**Task requirements:**
From the data that follows, print exactly the lines starting at the one containing "TOP_THICKNESS, facesOut: false" and ending at the one containing "obj.matrix_parent_inverse = Matrix.Identity(4)"; include both of them and nothing more.

# # # # #

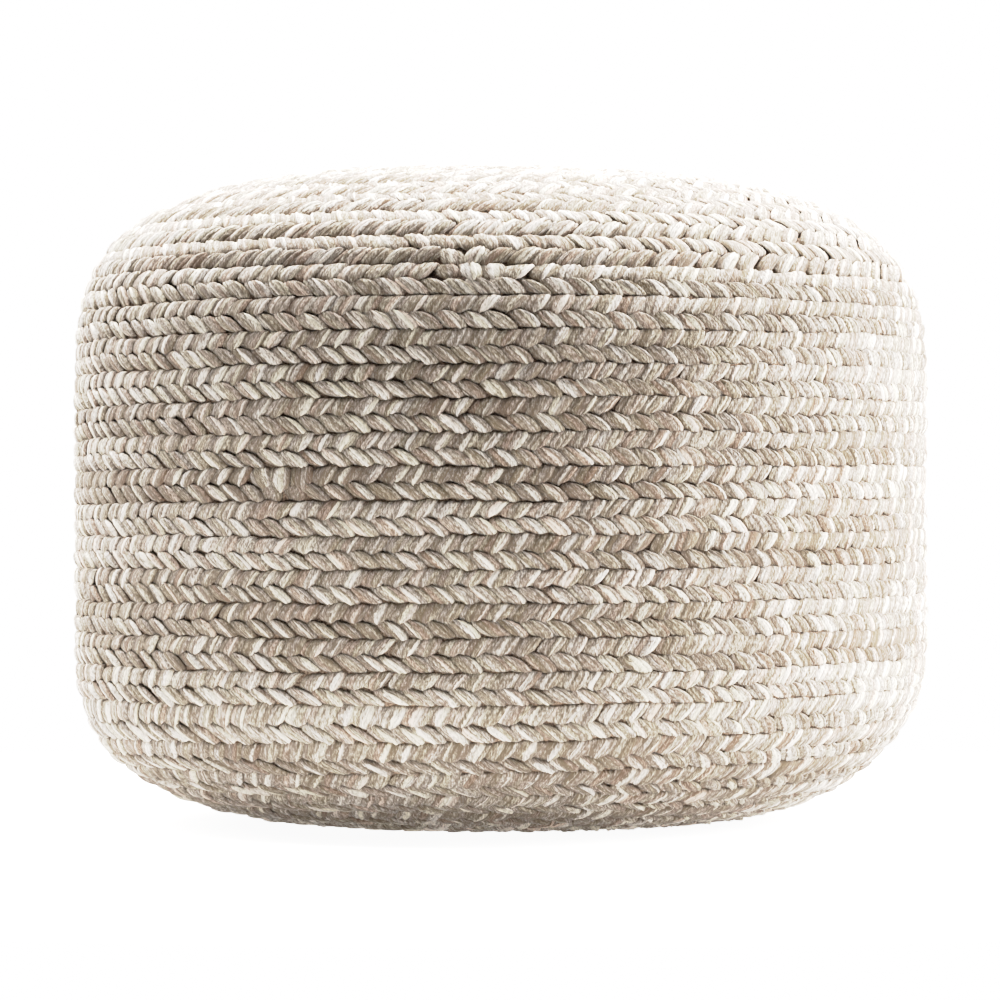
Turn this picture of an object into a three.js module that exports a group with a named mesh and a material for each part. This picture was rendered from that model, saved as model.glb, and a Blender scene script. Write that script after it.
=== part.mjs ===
// A round woven outdoor pouf: a filled body whose cover is a flat braid, coiled and sewn edge to edge.
// Millimetres, +Z up. The origin is the middle of the flat underside, and the front is the -Y side.
import * as THREE from "three";

// Overall form, measured over the crests of the braid
const WALL_RADIUS = 254;
const HEIGHT = 385;
const RESTING_RADIUS = 100;
const BASE_CORNER_HEIGHT = 103;
const BASE_CORNER_EXPONENT = 2.3;
const SHOULDER_START_HEIGHT = 254;
const SHOULDER_EXPONENT = 3.25;
// The filling has settled to the left, so the right side's lower edge is the rounder one and the top dips to
// the right, each by this much at the wall
const BASE_LEAN = 3.9;
const TOP_LEAN = 2;

// The braid: its rows lie closest on the wall, and are pressed a little wider on the base and the top
const WALL_ROW_PITCH = 18.75;
const BASE_ROW_PITCH = 23;
const TOP_ROW_PITCH = 21;
const GROOVE_DEPTH = 3;
const PRESSED_GROOVE_DEPTH = 1.5;
// The seam between the wall's last row and the top, as a length along the half section from the underside's
// middle, and the rows below it that have the wall's pitch
const SEAM = 526;
const WALL_ROWS = 13;
// A coil climbs by one row a turn. This share of the climb is gathered at the back, where 0 is an even helix
// and 1 is level in front
const CLIMB_AT_BACK = 0.65;
// Where each coil would run out at the seam, in degrees from the front, turning towards the right
const WALL_COIL_END = 330;
const TOP_COIL_END = 60;
// A row narrower than this share of its pitch is tucked under the seam, and so is a crest nearer to it than the
// smaller share
const NARROWEST_ROW = 0.25;
const NARROWEST_CREST = 0.08;

// The separately coiled top
const TOP_THICKNESS = 12;
const GAP = 0.3;

// Steps of the surface: points across a row, columns around, rings of a hidden face, and points on a corner
const STEPS_PER_ROW = 3;
const COLUMNS = 52;
const HIDDEN_RINGS = 7;
const CORNER_STEPS = 240;

const HEATHERED_YARN = { color: 0xb9ada0, roughness: 0.92, metalness: 0 };

// A quarter of a superellipse about the origin, from (1, 0) to (0, 1)
function superellipseQuarter(exponent) {
  return Array.from({ length: CORNER_STEPS + 1 }, (_, step) => {
    const angle = (step / CORNER_STEPS) * (Math.PI / 2);
    const across = Math.cos(angle);
    const along = Math.sin(angle);
    const reach = (across ** exponent + along ** exponent) ** (-1 / exponent);
    return new THREE.Vector2(across * reach, along * reach);
  });
}

// The pouf's half section from the middle of the underside, round the base corner, up the wall and over the
// shoulder to the middle of the top, as points of (radius, height)
function sideProfile() {
  const cornerWidth = WALL_RADIUS - RESTING_RADIUS;
  const baseCorner = superellipseQuarter(BASE_CORNER_EXPONENT).map(
    (p) => new THREE.Vector2(RESTING_RADIUS + cornerWidth * p.y, BASE_CORNER_HEIGHT * (1 - p.x)),
  );
  const shoulderHeight = HEIGHT - SHOULDER_START_HEIGHT;
  const shoulder = superellipseQuarter(SHOULDER_EXPONENT).map(
    (p) => new THREE.Vector2(WALL_RADIUS * p.x, SHOULDER_START_HEIGHT + shoulderHeight * p.y),
  );
  return [new THREE.Vector2(0, 0), ...baseCorner, ...shoulder];
}

const PROFILE = sideProfile();
const LENGTHS = [0];
for (let i = 1; i < PROFILE.length; i += 1) {
  LENGTHS.push(LENGTHS[i - 1] + PROFILE[i].distanceTo(PROFILE[i - 1]));
}
const PROFILE_LENGTH = LENGTHS.at(-1);

// The profile's point and outward normal at a length along it
function profileAt(length) {
  const wanted = THREE.MathUtils.clamp(length, 0, PROFILE_LENGTH);
  const after = Math.max(1, LENGTHS.findIndex((l) => l >= wanted));
  const before = after - 1;
  const share = (wanted - LENGTHS[before]) / (LENGTHS[after] - LENGTHS[before]);
  const point = PROFILE[before].clone().lerp(PROFILE[after], share);
  const along = PROFILE[after].clone().sub(PROFILE[before]).normalize();
  return { point, normal: new THREE.Vector2(along.y, -along.x) };
}

// How far the right side's surface is raised at a height, for each radius of its distance to the right
function leanAt(height) {
  const inCorner = THREE.MathUtils.clamp(height / BASE_CORNER_HEIGHT, 0, 1);
  const shoulderMiddle = THREE.MathUtils.lerp(SHOULDER_START_HEIGHT, HEIGHT, 0.6);
  const inShoulder = THREE.MathUtils.smoothstep(height, SHOULDER_START_HEIGHT, shoulderMiddle);
  return BASE_LEAN * Math.sin(Math.PI * inCorner) ** 2 - TOP_LEAN * inShoulder;
}

function angleOf(column) {
  return (column / COLUMNS) * 2 * Math.PI;
}

// The point at a length along the profile, sunk below it, in the column at an angle from the front
function surfacePoint(length, sunk, column) {
  const { point, normal } = profileAt(length);
  const onAxis = length <= 0 || length >= PROFILE_LENGTH;
  const radius = onAxis ? 0 : Math.max(0, point.x - sunk * normal.x);
  const height = point.y - sunk * normal.y;
  const angle = angleOf(column);
  const right = radius * Math.sin(angle);
  return new THREE.Vector3(right, -radius * Math.cos(angle), height + (leanAt(height) * right) / WALL_RADIUS);
}

// The share of a turn's climb that is made between the front and an angle to its right
function climbShare(angle) {
  return (angle - CLIMB_AT_BACK * Math.sin(angle)) / (2 * Math.PI);
}

// Collects faces by their corners and gives one closed, indexed geometry
class ClosedSurface {
  constructor() {
    this.numbers = new Map();
    this.points = [];
    this.faces = [];
  }

  cornerNumber(point) {
    const key = point.toArray().map((v) => Math.round(v * 1000)).join();
    if (!this.numbers.has(key)) {
      this.numbers.set(key, this.points.length);
      this.points.push(point);
    }
    return this.numbers.get(key);
  }

  addTriangle(a, b, c) {
    const corners = [a, b, c].map((point) => this.cornerNumber(point));
    if (new Set(corners).size === 3) {
      this.faces.push(...corners);
    }
  }

  // A quad of two neighbouring columns, whose corners run round it
  addQuad(a, b, c, d) {
    this.addTriangle(a, b, c);
    this.addTriangle(a, c, d);
  }

  geometry() {
    const geometry = new THREE.BufferGeometry().setFromPoints(this.points);
    geometry.setIndex(this.faces);
    geometry.computeVertexNormals();
    return geometry;
  }
}

// The outer face of a coil, from its seam to the pole where it starts. Its grid lines follow the rows: a line
// that a whole turn leaves at the front is met by the line one row further on. The grooves open out of the flat
// first row, at the pole, and the seam is a level ring at the bottom of a groove.
function addCoil(surface, { lengthAt, rows, endAngle, outwards, grooveDepth }) {
  const end = THREE.MathUtils.degToRad(endAngle);
  const lines = Math.ceil((rows + 1) * STEPS_PER_ROW);

  const gridPoint = (line, column) => {
    // The rows between the seam and this point. They lessen to the right on the wall and to the left on the
    // top, because both coils run the same way round when their outer face is looked at
    const climbed = outwards * (climbShare(angleOf(column)) - climbShare(end));
    const fromSeam = line / STEPS_PER_ROW - climbed;
    const inGroove = line % STEPS_PER_ROW === 0;
    if (fromSeam >= rows - NARROWEST_ROW) {
      return surfacePoint(lengthAt(rows), 0, column);
    }
    if (fromSeam <= (inGroove ? NARROWEST_ROW : NARROWEST_CREST)) {
      return surfacePoint(lengthAt(0), GROOVE_DEPTH, column);
    }
    const length = lengthAt(fromSeam);
    const opened = THREE.MathUtils.clamp(rows - 1 - fromSeam, 0, 1);
    return surfacePoint(length, inGroove ? opened * grooveDepth(length) : 0, column);
  };

  for (let line = -STEPS_PER_ROW; line < lines; line += 1) {
    for (let column = 0; column < COLUMNS; column += 1) {
      const corners = [
        gridPoint(line + 1, column),
        gridPoint(line + 1, column + 1),
        gridPoint(line, column + 1),
        gridPoint(line, column),
      ];
      surface.addQuad(...(outwards > 0 ? corners : corners.reverse()));
    }
  }
}

// The hidden face under the top disc: a rim across the braid's thickness at the seam, and a dome from there
// to the axis
function addHiddenDome(surface, { seam, depth, facesOut }) {
  const ringLengths = [seam, seam];
  const depths = [GROOVE_DEPTH, depth];
  for (let ring = 1; ring <= HIDDEN_RINGS; ring += 1) {
    ringLengths.push(THREE.MathUtils.lerp(seam, PROFILE_LENGTH, ring / HIDDEN_RINGS));
    depths.push(depth);
  }
  for (let ring = 0; ring + 1 < ringLengths.length; ring += 1) {
    for (let column = 0; column < COLUMNS; column += 1) {
      const corners = [
        surfacePoint(ringLengths[ring], depths[ring], column),
        surfacePoint(ringLengths[ring], depths[ring], column + 1),
        surfacePoint(ringLengths[ring + 1], depths[ring + 1], column + 1),
        surfacePoint(ringLengths[ring + 1], depths[ring + 1], column),
      ];
      surface.addQuad(...(facesOut ? corners : corners.reverse()));
    }
  }
}

function mesh(name, surface) {
  const made = new THREE.Mesh(surface.geometry(), new THREE.MeshStandardMaterial(HEATHERED_YARN));
  made.name = name;
  return made;
}

// The length along the profile at a number of the wall-and-base coil's rows below the seam
function wallLengthAt(rows) {
  const onWall = Math.min(rows, WALL_ROWS);
  return SEAM - onWall * WALL_ROW_PITCH - (rows - onWall) * BASE_ROW_PITCH;
}

function topLengthAt(rows) {
  return SEAM + GAP + rows * TOP_ROW_PITCH;
}

// The rows that the body's weight rests on are pressed nearly flat
function wallGrooveDepth(length) {
  const rowsFromRest = THREE.MathUtils.clamp((length - RESTING_RADIUS) / BASE_ROW_PITCH, 0, 1);
  return THREE.MathUtils.lerp(PRESSED_GROOVE_DEPTH, GROOVE_DEPTH, rowsFromRest);
}

function wallAndBase() {
  const surface = new ClosedSurface();
  const rows = WALL_ROWS + wallLengthAt(WALL_ROWS) / BASE_ROW_PITCH;
  addCoil(surface, {
    lengthAt: wallLengthAt,
    rows,
    endAngle: WALL_COIL_END,
    outwards: 1,
    grooveDepth: wallGrooveDepth,
  });
  addHiddenDome(surface, { seam: SEAM, depth: TOP_THICKNESS + GAP, facesOut: true });
  return mesh("wall_and_base", surface);
}

function topDisc() {
  const surface = new ClosedSurface();
  const seam = SEAM + GAP;
  addCoil(surface, {
    lengthAt: topLengthAt,
    rows: (PROFILE_LENGTH - seam) / TOP_ROW_PITCH,
    endAngle: TOP_COIL_END,
    outwards: -1,
    grooveDepth: () => GROOVE_DEPTH,
  });
  addHiddenDome(surface, { seam, depth: TOP_THICKNESS, facesOut: false });
  return mesh("top_disc", surface);
}

const pouf = new THREE.Group();
pouf.add(wallAndBase(), topDisc());

export default pouf;
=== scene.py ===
"""A woven outdoor pouf: a filled form under a flat three-strand plait, coiled and sewn edge to edge.

Sizes are in metres, +Z is up, the origin is the middle of the flat underside and the front is the -Y side.
The plait is modelled straight and in millimetres, one stitch at a time, and is then coiled: one coil runs out
from the middle of the underside and up the wall to the seam, and the other covers the top.
"""

import math

import bmesh
import bpy
import numpy as np
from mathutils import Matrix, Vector


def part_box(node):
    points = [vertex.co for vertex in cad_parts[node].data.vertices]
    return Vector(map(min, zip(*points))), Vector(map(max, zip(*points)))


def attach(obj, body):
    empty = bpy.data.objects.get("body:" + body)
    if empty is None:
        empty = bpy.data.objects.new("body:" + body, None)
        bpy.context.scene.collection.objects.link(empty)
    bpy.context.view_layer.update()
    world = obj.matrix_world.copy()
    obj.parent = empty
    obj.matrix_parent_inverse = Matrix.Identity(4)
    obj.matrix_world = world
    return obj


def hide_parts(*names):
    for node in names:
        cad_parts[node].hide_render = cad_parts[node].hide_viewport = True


bl_info = {
    "name": "Woven Outdoor Pouf",
    "version": (1, 0, 0),
    "blender": (4, 5, 0),
    "location": "View3D > Sidebar > Pouf",
    "description": "Builds a round pouf covered in a coiled, heathered plait",
    "category": "Object",
}

MM = 0.001

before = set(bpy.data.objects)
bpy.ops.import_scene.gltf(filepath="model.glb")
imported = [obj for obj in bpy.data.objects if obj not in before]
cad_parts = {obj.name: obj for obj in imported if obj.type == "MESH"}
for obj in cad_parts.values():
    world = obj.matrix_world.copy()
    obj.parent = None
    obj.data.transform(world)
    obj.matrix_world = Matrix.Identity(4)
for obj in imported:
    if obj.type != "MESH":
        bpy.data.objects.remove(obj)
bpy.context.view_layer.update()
BODY_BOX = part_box("wall_and_base")


def length_property(name, description, default_mm):
    return bpy.props.FloatProperty(
        name=name,
        description=description,
        default=default_mm * MM,
        unit="LENGTH",
        subtype="DISTANCE",
        precision=4,
    )


def turn_property(name, description, default_degrees):
    return bpy.props.FloatProperty(
        name=name,
        description=description,
        default=math.radians(default_degrees),
        unit="ROTATION",
        subtype="ANGLE",
    )


def number_property(name, description, default, **settings):
    return bpy.props.FloatProperty(name=name, description=description, default=default, **settings)


def colour_property(name, description, srgb):
    return bpy.props.StringProperty(name=name, description=description, default=srgb)


class PoufForm(bpy.types.PropertyGroup):
    """The filled form, measured over the crests of the braid"""

    wall_radius: length_property("Wall radius", "Radius of the upright wall", BODY_BOX[1][0] / MM)
    height: length_property("Height", "From the ground to the middle of the top", 385)
    resting_radius: length_property("Resting radius", "Radius of the flat that the pouf stands on", 100)
    base_corner_height: length_property("Base corner height", "Where the lower edge meets the wall", 103)
    base_corner_exponent: number_property(
        "Base corner squareness", "Exponent of the lower edge's superellipse, where 2 is round", 2.3
    )
    shoulder_start: length_property("Shoulder start", "Height at which the wall starts to turn in", 254)
    shoulder_exponent: number_property(
        "Shoulder squareness", "Exponent of the superellipse from the wall to the middle of the top", 3.25
    )
    base_lean: length_property("Base lean", "How much the lower edge is raised at the right", 3.9)
    top_lean: length_property("Top lean", "How much the top dips at the right", 2)
    under_braid: length_property("Under the braid", "How deep the forms lie below the crests", 3.2)
    top_thickness: length_property("Top thickness", "From the top's crests to its hidden face", 12)
    top_gap: length_property("Gap", "Between the body and the top's hidden face", 0.3)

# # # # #

**Response to the exercise:**
  addHiddenDome(surface, { seam, depth: TOP_THICKNESS, facesOut: false });
  return mesh("top_disc", surface);
}

const pouf = new THREE.Group();
pouf.add(wallAndBase(), topDisc());

export default pouf;
=== scene.py ===
"""A woven outdoor pouf: a filled form under a flat three-strand plait, coiled and sewn edge to edge.

Sizes are in metres, +Z is up, the origin is the middle of the flat underside and the front is the -Y side.
The plait is modelled straight and in millimetres, one stitch at a time, and is then coiled: one coil runs out
from the middle of the underside and up the wall to the seam, and the other covers the top.
"""

import math

import bmesh
import bpy
import numpy as np
from mathutils import Matrix, Vector


def part_box(node):
    points = [vertex.co for vertex in cad_parts[node].data.vertices]
    return Vector(map(min, zip(*points))), Vector(map(max, zip(*points)))


def attach(obj, body):
    empty = bpy.data.objects.get("body:" + body)
    if empty is None:
        empty = bpy.data.objects.new("body:" + body, None)
        bpy.context.scene.collection.objects.link(empty)
    bpy.context.view_layer.update()
    world = obj.matrix_world.copy()
    obj.parent = empty
    obj.matrix_parent_inverse = Matrix.Identity(4)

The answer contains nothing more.